3. Another Year (Mike Leigh)
The first time I've ever witnessed a Mike Leigh film on the big screen, and hopefully one of many more. I admired the heck out of Leigh's last two features, 2004's Vera Drake and 2008's Happy-Go-Lucky, but nothing quite prepared me for this film--which left me in a long, ponderous silence after it was over. Has Leigh been building up to a film like this his entire career?

4. The Social Network (David Fincher)
Of all the movies nominated for Best Picture and Best Director, this is the best, and I'd like to see it win both. Fincher and Aaron Sorkin do complete justice to Ben Mezrich's excellent novel The Accidental Billionaires, and more: in Sorkin's own words, Fincher literally makes sequences of computer-hacking "look like bank robberies", which makes the film a visually sensational experience. Jesse Eisenberg, splendid as Mark Zuckerberg, has obviously grown as an actor since his nice performance as the alienated son in Noah Baumbach's The Squid and the Whale (2005).
5. Chloe (Atom Egoyan)
I saw this last spring, and I was absolutely dumbfounded once I learned that there were only three people in the entire world who actually loved it: Roger Ebert, Jonathan Rosenbaum, and me.
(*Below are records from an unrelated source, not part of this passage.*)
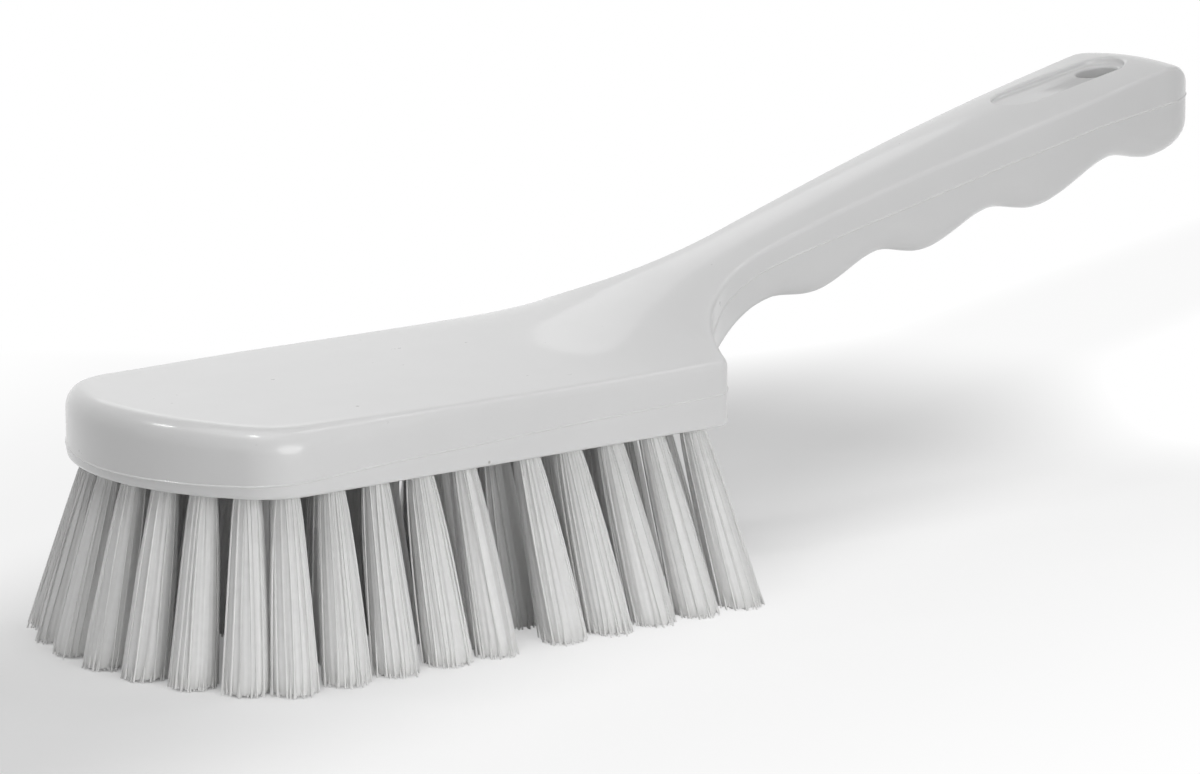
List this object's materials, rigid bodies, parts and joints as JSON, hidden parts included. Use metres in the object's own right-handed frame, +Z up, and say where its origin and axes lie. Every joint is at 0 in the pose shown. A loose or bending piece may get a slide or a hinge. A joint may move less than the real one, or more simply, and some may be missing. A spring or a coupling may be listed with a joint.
{
  "type": "scrub brush",
  "caption": "Short-handled scrub brush: one moulded block and handle with finger grips and a hanging hole, set with round tufts that fan outward.",
  "frame": {"origin": "centre of the brush's footprint at floor level, where the bristle tips stand", "axes": "+X from the nose of the head to the end of the handle, +Y across the brush, +Z up from the tips to the block"},
  "size_m": [0.2704, 0.0838, 0.0899],
  "materials": {
    "moulding": "glossy injection-moulded polypropylene, white",
    "bristle": "satin drawn polyester filament, white",
    "anchor": "plain rolled flat wire"
  },
  "bodies": {
    "root": {"anchors": "anchor", "block_and_handle": "moulding", "tuft_nose_1": "bristle", "tuft_nose_2": "bristle", "tuft_nose_3": "bristle", "tuft_nose_4": "bristle", "tuft_nose_5": "bristle", "tuft_nose_6": "bristle", "tuft_nose_7": "bristle", "tuft_row1_01": "bristle", "tuft_row1_02": "bristle", "tuft_row1_03": "bristle", "tuft_row1_04": "bristle", "tuft_row1_05": "bristle", "tuft_row1_06": "bristle", "tuft_row1_07": "bristle", "tuft_row1_08": "bristle", "tuft_row1_09": "bristle", "tuft_row1_10": "bristle", "tuft_row2_01": "bristle", "tuft_row2_02": "bristle", "tuft_row2_03": "bristle", "tuft_row2_04": "bristle", "tuft_row2_05": "bristle", "tuft_row2_06": "bristle", "tuft_row2_07": "bristle", "tuft_row2_08": "bristle", "tuft_row3_01": "bristle", "tuft_row3_02": "bristle", "tuft_row3_03": "bristle", "tuft_row3_04": "bristle", "tuft_row3_05": "bristle", "tuft_row3_06": "bristle", "tuft_row3_07": "bristle", "tuft_row4_01": "bristle", "tuft_row4_02": "bristle", "tuft_row4_03": "bristle", "tuft_row4_04": "bristle", "tuft_row4_05": "bristle", "tuft_row4_06": "bristle", "tuft_row4_07": "bristle", "tuft_row5_01": "bristle", "tuft_row5_02": "bristle", "tuft_row5_03": "bristle", "tuft_row5_04": "bristle", "tuft_row5_05": "bristle", "tuft_row5_06": "bristle", "tuft_row5_07": "bristle", "tuft_row5_08": "bristle", "tuft_row6_01": "bristle", "tuft_row6_02": "bristle", "tuft_row6_03": "bristle", "tuft_row6_04": "bristle", "tuft_row6_05": "bristle", "tuft_row6_06": "bristle", "tuft_row6_07": "bristle", "tuft_row6_08": "bristle", "tuft_row6_09": "bristle", "tuft_row6_10": "bristle"}
  },
  "joints": []
}
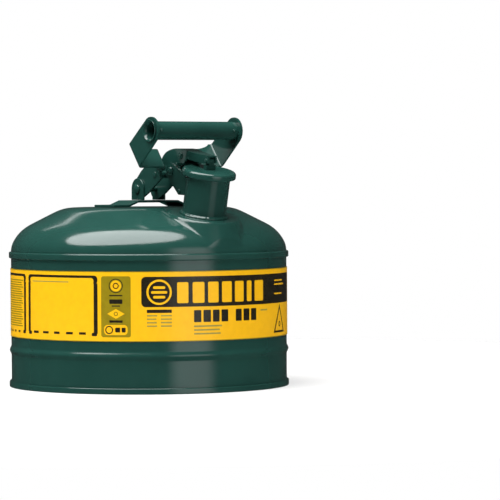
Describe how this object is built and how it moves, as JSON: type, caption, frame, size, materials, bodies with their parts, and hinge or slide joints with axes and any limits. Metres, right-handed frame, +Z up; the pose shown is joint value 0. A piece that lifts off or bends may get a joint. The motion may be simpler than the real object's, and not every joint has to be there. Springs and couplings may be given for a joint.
{
  "type": "safety gas can",
  "caption": "Round steel safety can with a domed top, ribbed wall, tilted spout with a lever-opened self-closing cap, flame screen and a swinging carrying handle.",
  "frame": {"origin": "centre of the base ring, on the surface the can stands on", "axes": "+Z up, +X along the hinge of the handle and of the cap lever, -Y towards the side that the spout pours from"},
  "size_m": [0.2984, 0.2984, 0.2845],
  "materials": {
    "green_enamel": "glossy baked enamel",
    "label_vinyl": "semi-gloss printed vinyl",
    "screen_steel": "woven stainless mesh",
    "zinc_steel": "zinc plated",
    "spring_steel": "bright drawn wire",
    "gasket_rubber": "matt moulded rubber"
  },
  "bodies": {
    "can_body": {"body_shell": "green_enamel", "bottom_pan": "green_enamel", "top_dome": "green_enamel", "spout_neck": "green_enamel", "neck_weld_bead": "green_enamel", "handle_strap": "green_enamel", "pivot_ear_left": "green_enamel", "pivot_ear_right": "green_enamel", "handle_pivot_pin": "green_enamel", "lever_bracket_left": "green_enamel", "lever_bracket_right": "green_enamel", "lever_pivot_pin": "green_enamel", "bracket_cross_pin": "green_enamel", "label_band": "label_vinyl", "flame_arrester_screen": "screen_steel", "arrester_retaining_ring": "zinc_steel", "lever_spacer_left": "zinc_steel", "lever_spacer_right": "zinc_steel"},
    "handle": {"handle_side_left": "green_enamel", "handle_side_right": "green_enamel", "grip_tube": "green_enamel", "grip_rivet_left": "green_enamel", "grip_rivet_right": "green_enamel", "handle_rivet": "green_enamel", "handle_spacer": "green_enamel"},
    "cap_and_lever": {"cap_lever": "green_enamel", "lever_rivet": "green_enamel", "lever_stop_pin": "green_enamel", "closing_spring": "spring_steel", "cap_disc": "green_enamel", "cap_gasket": "gasket_rubber", "gasket_retainer": "zinc_steel", "cap_stem": "green_enamel", "cap_pin": "green_enamel"}
  },
  "joints": [
    {"name": "handle_swing", "type": "hinge", "parent": "can_body", "child": "handle", "pos_m": [0, 0, 0.2094], "axis": [-1, 0, 0], "range_deg": [0, 104]},
    {"name": "cap_lever_open", "type": "hinge", "parent": "can_body", "child": "cap_and_lever", "pos_m": [0, -0.0655, 0.2282], "axis": [-1, 0, 0], "range_deg": [0, 24], "stiffness_Nm_per_rad": 0.6, "springref_deg": -34.38}
  ]
}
Egoyan's style is over-the-top, no doubt about it, but it's great to finally see Julianne Moore (who's never been better) and Liam Neeson playing a couple; and Amanda Seyfried is quite sexy as the callgirl who meddles in their whole family's business.

6. In A Better World (Susanne Bier)
Does this film count? I didn't actually get to see it until it premiered at this year's Sundance Film Festival, in January 2011. And yet it's being nominated as a 2010 film at this year's Academy Awards. Therefore, I'll have to consider it a 2010 film, despite the fact that many won't get to see it until later this year. Bier's film is a shocking examination of bullying, masculinity and vengeance; the Swedish title is pronounced "Haevnen", which, contrary to initial assumption, actually means "revenge" in English. Note to the Academy: the Oscar for Best Foreign Language Film belongs right here. I wrote about it last January.

7. True Grit (Joel & Ethan Coen)
I've made enough racket about this film in various areas of the blogosphere, so I can do nothing more but turn you to my review as well as some of the great reviews published by my colleagues: by Craig Simpson, by Jake Cole, by Ryan Kelly, by Adam Gentry and by Ed Howard and Jason Bellamy. I caused some controversy with some of the criticisms I had of the Coens' work; at one point, somebody even called me a "troll" just because I thought certain elements of the film warranted further discussion. Make no mistake, however: it's a great movie, flaws and all, and the debate on it is far from over.

8. Toy Story 3 (Lee Unkrich)
Is it as great as the first two films? Maybe, maybe not. It's obviously going to win Best Animated Film, but I'd like to see it net an extra Oscar for Randy Newman's catchy song, "We Belong Together." Anyway, I had a hell of a time--both times I saw it.

9. Black Swan (Darren Aronofsky)
Call it silly, call it grotesque, call it whatever you want. Aronofsky's film is, like Egoyan's, over-the-top. But it provides for a cinematic experience that is at once intoxicating and incredible, and Natalie Portman deserves Best Actress, hands-down, At times it feels too tasteful, and maybe if Aronofsky had studied the early films of Polanski a little bit more he might have come up with a Repulsion for our time. Still, this is the most satisfying Aronofsky film since Pi.

10. Green Zone (Paul Greengrass)
A lot of people despised this film and found the uber-liberal politics of Brian Helgeland's screenplay to be obnoxious. But hey, sue me: I got a visceral rush out of it, and I thought the extreme liberalism was a nice way of getting mass audiences to wake up and smell the coffee--this is the most successful "commercial" movie that Hollywood has ever released about the war in Iraq. And I agree with Ebert that it's also one hell of a thriller.
Honorable Mentions: Casino Jack (George Hickenlooper), Wall Street: Money Never Sleeps (Oliver Stone); Winter's Bone (Debra Granik); The King's Speech (Tom Hooper); Hereafter (Clint Eastwood)
Favorite Male Performance: Leonardo DiCaprio, Shutter Island
Favorite Female Performance: Natalie Portman, Black Swan
Favorite Male Supporting Performance: Pierce Brosnan, The Ghost Writer
Favorite Female Supporting Performance: Lesley Manville, Another Year
Worst Movies of the Year: Alice in Wonderland; Robin Hood; She's Out of My League; Easy A; Prince of Persia: The Sands of Time
Anyway... the Oscars. This is the second time in a row they're not telecasting the Honorary Lifetime Achievement award. What the fuck? It's like they knew that Jean-Luc Godard wasn't going to come and accept the award anyway.